DOUGLAS VOLK
1856-1935Son of the noted sculptor Leonard Wells Volk (1828-1895), the genre, history, and portrait painter Stephen Arnold Douglas Volk was born in 1856 in Pittsfield, Massachusetts. Volk was named after his mother’s cousin, Abraham Lincoln’s political rival Stephen A. Douglas, whose surname he adopted as his first name. At the age of fourteen he accompanied his parents to Rome and began to attend classes at the Academia di San Luca; at that time he also received informal guidance from George Inness. In 1873 he went to Paris and, after Leon Bonnat made a disparaging remark about one of his drawings, transferred to the École des Beaux-Arts where he studied under Jean-Leon Gerôme for the next two years. Gerôme referred to Volk and his fellow student and friend George de Forest Brush as his “twins” because they looked alike and were frequently seen together. Volk exhibited his first major painting, “En Bretagne”, at the Salon of 1875, and in the following year when visited America was one of the youngest exhibitors at the Centennial Exposition in Philadelphia.
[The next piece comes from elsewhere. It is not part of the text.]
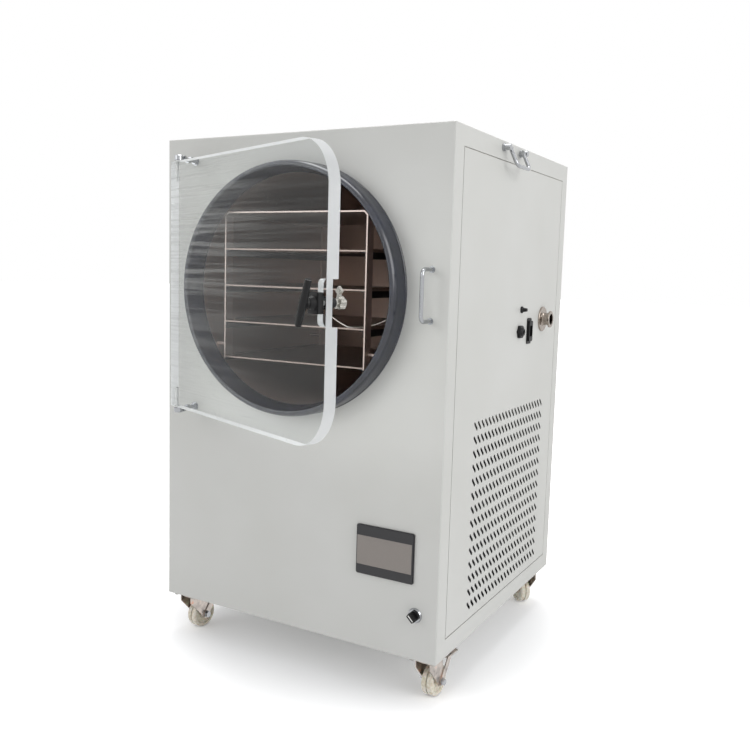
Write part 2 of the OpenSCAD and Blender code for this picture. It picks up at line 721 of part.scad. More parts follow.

Volk continued to study with Gerôme in Paris until 1879, when he permanently returned to America and initiated a lifelong career in art education by accepting a professorship at the Cooper Institute in New York City, where he taught until 1884. In 1881 he married Marion B. Larrabee of Chicago, by whom he had four children. He was elected to membership in the Society of American Artists. In 1886 he founded the Minneapolis School of Fine Art, Minnesota (now the Minneapolis College of Art and Design) and served as its director until 1893. During his stay in Minnesota, Volk executed murals in the state capitol at Saint Paul. He was made a member of the national jury of selection for the 1893 Chicago Columbian Exposition where he also exhibited three paintings, one of which was awarded a medal. Volk moved back to New York and became an instructor at the Art Students’ League until 1898. He also taught classes at the New York Society for Ethical Culture, and his moral philosophy of art was greatly influenced by the society. He was elected associate member of the National Academy of Design in 1898, and was made a full member in the following year. He taught a class in portraiture at Cooper Union from 1906 to 1912, and was an instructor at the National Academy of Design from 1910 to 1917. He was one of eight American artists selected in 1919 by the National Art Committee to paint portraits of distinguished American and Allied leaders for a pictorial record of World War I, a project for which he executed portraits of King Albert of Belgium (who awarded him the Cross of the Order of Leopold II in 1920), Premier Lloyd George (Smithsonian’s American Art Museum, Washington, D.C.), and General John J. Pershing (National Portrait Gallery, Washington, D.C.). During the last fifteen years of his life Volk painted a series of posthumous portraits of Abraham Lincoln. Throughout his long career Volk received numerous awards and distinctions, and was a member of many artists’ organizations. While living at their summer retreat “Hewnoaks” in Center Lovell, Maine, Volk, and to a greater extent his wife, contributed to the American arts and crafts movement by producing homespun wool rugs of exceptionally high quality. He died in nearby Fryeburg, Maine, in 1935.
Volk established his reputation by painting romanticized historical subjects depicting life in Colonial America, especially scenes of seventeenth century Puritan society. He later became an accomplished portraitist, and his oeuvre reflects a mastery of Gerôme’s academic style in its skillful draftsmanship, composition, and high degree of individuality in choice of subject matter. Throughout the developmental years of modernism Volk never abandoned allegiance to his traditional academic training, and his reputation consequently lapsed into obscurity, but with the revival of interest in American academic painting he has received a measure of recognition.